**Problem statement**
Give the material again in full, matching it exactly.

**Recorded data**
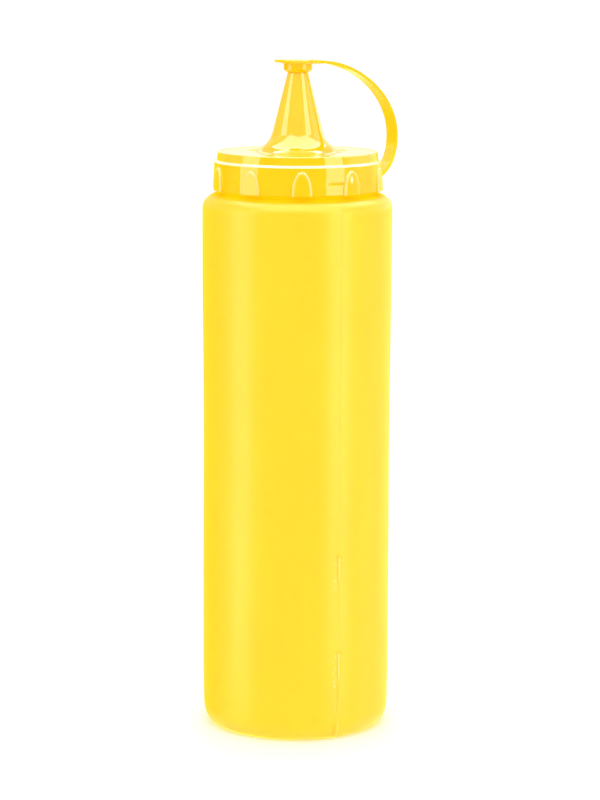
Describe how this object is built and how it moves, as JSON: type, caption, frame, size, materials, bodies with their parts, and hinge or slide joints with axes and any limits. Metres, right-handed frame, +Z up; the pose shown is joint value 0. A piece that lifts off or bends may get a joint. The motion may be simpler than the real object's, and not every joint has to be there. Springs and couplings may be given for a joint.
{
  "type": "sauce squeeze bottle",
  "caption": "Yellow wide-mouth plastic squeeze bottle for sauce, with a screw lid, a conical nozzle and a tip cap held on a curved strap.",
  "frame": {"origin": "on the bottle's axis, in the plane of the foot ring that it stands on", "axes": "+Z runs up the bottle's axis, +X points to the side of the lid where the strap rises, and the strap's middle plane is XZ"},
  "size_m": [0.0734, 0.07, 0.2498],
  "materials": {
    "bottle_plastic": "satin yellow polyethylene with faint upright flow lines",
    "lid_plastic": "glossy warm yellow moulded plastic"
  },
  "bodies": {
    "root": {"bottle": "bottle_plastic", "lid": "lid_plastic"}
  },
  "joints": []
}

**Task solution**
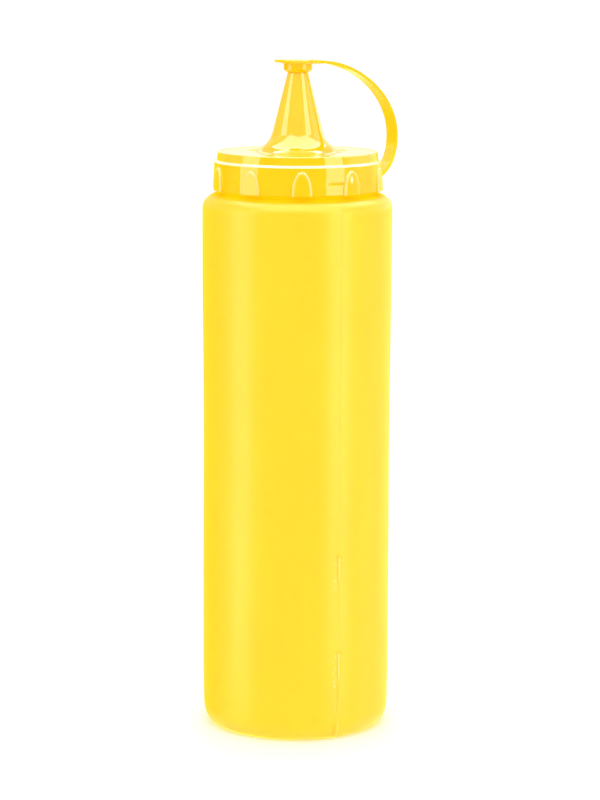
Describe how this object is built and how it moves, as JSON: type, caption, frame, size, materials, bodies with their parts, and hinge or slide joints with axes and any limits. Metres, right-handed frame, +Z up; the pose shown is joint value 0. A piece that lifts off or bends may get a joint. The motion may be simpler than the real object's, and not every joint has to be there. Springs and couplings may be given for a joint.
{
  "type": "sauce squeeze bottle",
  "caption": "Yellow wide-mouth plastic squeeze bottle for sauce, with a screw lid, a conical nozzle and a tip cap held on a curved strap.",
  "frame": {"origin": "on the bottle's axis, in the plane of the foot ring that it stands on", "axes": "+Z runs up the bottle's axis, +X points to the side of the lid where the strap rises, and the strap's middle plane is XZ"},
  "size_m": [0.0734, 0.07, 0.2498],
  "materials": {
    "bottle_plastic": "satin yellow polyethylene with faint upright flow lines",
    "lid_plastic": "glossy warm yellow moulded plastic"
  },
  "bodies": {
    "root": {"bottle": "bottle_plastic", "lid": "lid_plastic"}
  },
  "joints": []
}